Plan cleaning as part of the process

The best operators do not treat cleaning as an afterthought. They design the batch sequence so the tank can be rinsed with minimal residue. Short, well-placed spray coverage is better than brute-force wash water. If you need excessive rinse water to recover product, the process is not efficient.

Engineering trade-offs you cannot avoid

Every mixing system involves compromise. Faster mixing can reduce batch time, but may increase foaming and power draw. Higher solids loading improves nutrient concentration, but makes pumping and suspension control harder. Stainless steel resists corrosion better than carbon steel, but the capital cost may be hard to justify if the formulation is mild and the cleaning regime is controlled.

There is also a trade-off between batch and continuous systems. Batch mixing is easier to manage for varied formulations and smaller plants. Continuous blending can improve throughput, but it demands tighter flow control, better instrumentation, and less tolerance for upstream fluctuation. If a plant changes recipes often, batch systems usually win on flexibility. If the recipe is stable and volume is high, continuous may make sense.

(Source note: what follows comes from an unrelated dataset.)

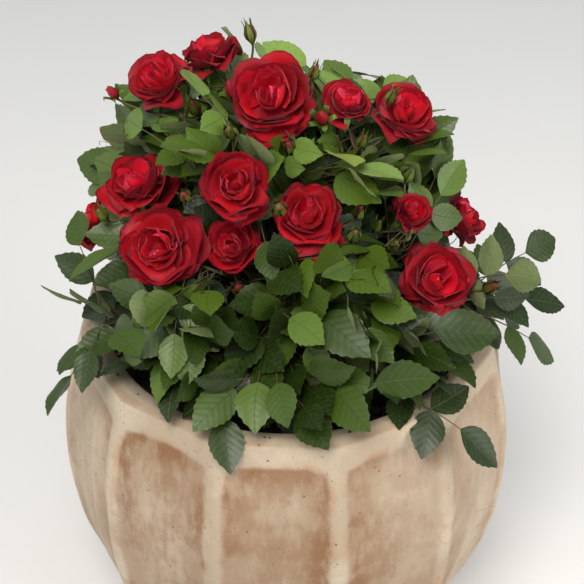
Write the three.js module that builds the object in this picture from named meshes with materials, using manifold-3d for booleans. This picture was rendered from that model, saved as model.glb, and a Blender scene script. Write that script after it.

Buyer misconceptions I hear all the time

“A bigger mixer will solve uniformity.” Not if the tank has dead zones or the formulation is incompatible.
“All stainless steel is the same.” Grade selection matters, especially with acids, chlorides, and fertilizer salts.
“The lab mix proved it works.” A 1-liter beaker is not a 10,000-liter tank. Scale-up changes everything.
“Filters make the product better.” Sometimes they just hide an upstream mixing problem.
“Recirculation is always good.” Too much shear, air entrainment, or pump wear can become a bigger issue than poor mixing.

Most bad purchasing decisions come from oversimplifying the process. The equipment itself is only part of the system. Utilities, water quality, cleaning method, operator training, and formulation variability all affect the final result.

A practical operating sequence that works in many plants

Verify raw material identity and water quality.
Charge the tank with a partial water volume.
Start circulation or agitation before adding concentrates.
Add compatible ingredients in a controlled sequence.
Allow sufficient mixing time for dissolution or dispersion.
Check density, pH, and appearance before transfer.
Keep suspension products agitated during hold and filling.
Flush lines and clean deposits before they harden.

This looks simple because it should be simple. The discipline is in the details.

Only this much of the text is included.